A: I don't think the situation you mentioned is possible. You're describing two planets, each of which being in each others L3 points (a lagrangian point is a point in an orbit with special gravitational properties, where an object will remain somewhat stationary relative to the body whose orbit it's in). Even our comparatively tiny spacecraft which sit in Earth's L1 point (between the Earth and Sun) require periodic corrections. 
Planetary orbits are somewhat unstable: they change by little bits over time, as the sun loses mass and as other planets and solar-system junk push and pull on the planets. If one of these planets' orbit changed just a tiny bit it would fall out of the lagrange point and into another orbit. The planets would begin moving at different speeds and would either collide or move into independent orbits in an astronomically short period of time.
It just so happens that the leading theory of how we got the Moon is that a mars sized planet called Theia existed in Earth's L4 or L5 point (sixty degrees ahead or behind Earth in its orbit). This is similar to the situation you mention--it orbited the lagrange point, became destabilized over time and slammed into the Earth.

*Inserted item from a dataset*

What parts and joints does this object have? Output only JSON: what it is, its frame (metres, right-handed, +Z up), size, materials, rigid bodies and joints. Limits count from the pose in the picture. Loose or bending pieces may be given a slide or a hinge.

If we did find a couple of planets orbiting in such a fashion, I think they would both be informally referred to as planets. Since this would be such a rare and special occasion, the IAU might let it slide, or they might classify them as dwarf planets depending on other circumstances (there are lots of orbital resonances in the inner asteroid belt for example, if these two planets existed in such an orbit I think the chances are good that there's lots of other junk floating around them as well).
Just for the sake of argument, if those two planets each had two more planets in their L4 and L5 points, making up some kind of magical planet hexagon, would all six still be classified as planets?
A: I have to say that I would consider them as planets because of the fact that they both are large enough and have a regular orbit around the sun.